Benefits of Data Provided by Clarity

  • Planning
    Districts will have access to data analysis and recommendations to assist with both technology and district improvement planning.

  • HB 5
    HB 5 legislation requires LEAs to evaluate their digital learning environment. Clarity provides districts with access to data and success indicators to assess their digital learning environment and measure progress over time.  

  • Expenditures
    Districts will have access to data that informs funding allocation.  Examples of impact include infrastructure, support, professional development, and digital resources expenditures.

  • Professional Development
    Districts will have data that indicates areas of need based on analysis of stakeholder input.

  • Technical Support
    Districts will have data that indicates adequacy of technical support; ex., state of filtering, infrastructure, etc. and the possible impact on teaching and learning.

  • Administrative Support
    Districts will have data regarding existing policies, procedures and practices as well as beliefs and attitudes.  Examples of impact include whether or not time for planning and collaboration is adequate and what to look for during observations and walk-throughs.

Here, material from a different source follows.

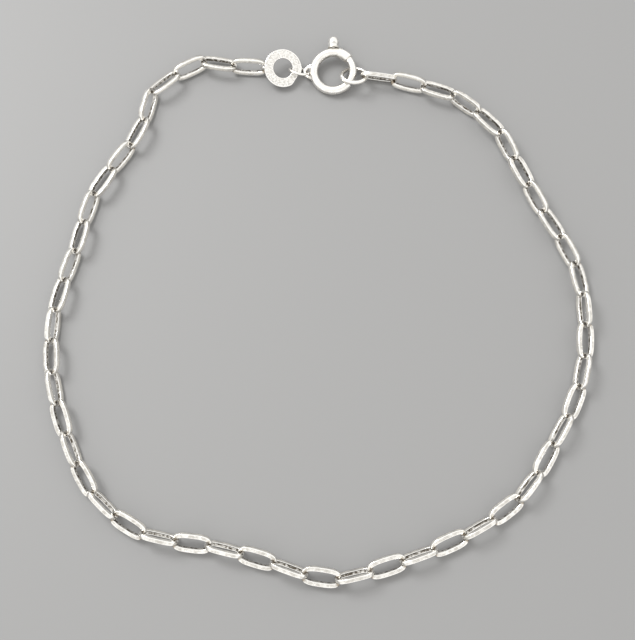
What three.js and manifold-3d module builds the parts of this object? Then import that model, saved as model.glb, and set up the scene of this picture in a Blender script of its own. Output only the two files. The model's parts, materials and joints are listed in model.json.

  • Teacher Skills and Student Behavior
    Districts will have data to assess the level of self-confidence and proficiency using different technologies. Examples of impact include teachers' ability to troubleshoot barriers, find help and make the most of online professional development.  Examples also include students' safe, responsible and ethical use of technology and information.

  • Teaching and Learning
    Districts will have data that indicates effective use of technology in the classroom.  Examples of impact include preparing students for college, career and life.

  • All Voices Are Heard
    Districts will have data originating from different perspectives - teachers, students, administrators and parents (optional).  This combination provides a more comprehensive expression of current perceptions.